The fact that most online writing isn't very good doesn't matter. As Paul Graham pointed out a couple of years back: > Those in the print media who dismiss the writing online because of its low average quality are missing an important point: no one reads the average blog. In the old world of channels, it meant something to talk about average quality, because that's what you were getting whether you liked it or not. But now you can read any writer you want. So the average quality of writing online isn't what the print media are competing against. They're competing against the best writing online. [0]
Actually, I wasn't referring to only bad online writing. In fact, bad writing in print is more dangerous and can cause more harm, because the average person still puts more weight and confidence on the printed word, because people think it is harder to publish a book.
Just to be clear, I never said that there is no or little or lower quality writing than before, be it on or offline.
With regard to photography, I think there is a creative side to photography that is hard to measure. But I'm not referring to that. At my workplace, we have an in-house photographer. We don't use artistic photographers. There is very little creativity involved (my photographer colleague tells me this himself). I don't know much about photography, but he tells me they should know about lighting, shutter speed, aperture, and take the photo so they can easily edit the white space out of the photo to be published online. They take product photos. If a product looks dark or distorted, we re-shoot it. Colour-matching only barely matters. Unless it is totally off, we don't re-shoot because the colours are slightly off.

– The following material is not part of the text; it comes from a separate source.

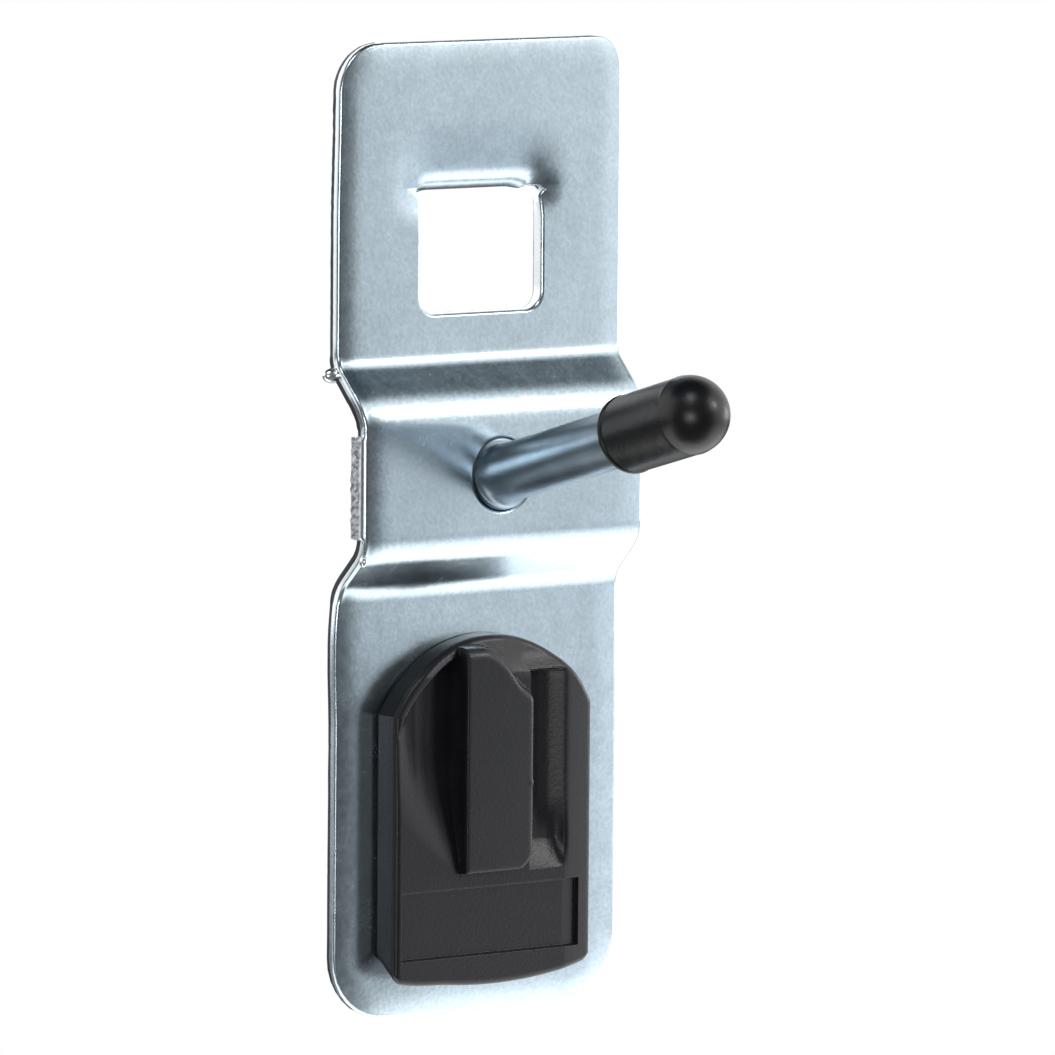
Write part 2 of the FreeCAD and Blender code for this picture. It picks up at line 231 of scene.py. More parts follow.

In writing, even scientific and technical writing can be good or bad, depending on who reads it. What's interesting is that a lot of technical writing is not written for technical people or those well-versed on the topic at hand, so these people make the worst critics of it. It is harder to get someone not well-versed in it, who actually is your audience, to get to tell you what needs to be improved or what they don't understand about the technical writing, because they don't understand what they don't understand to begin with.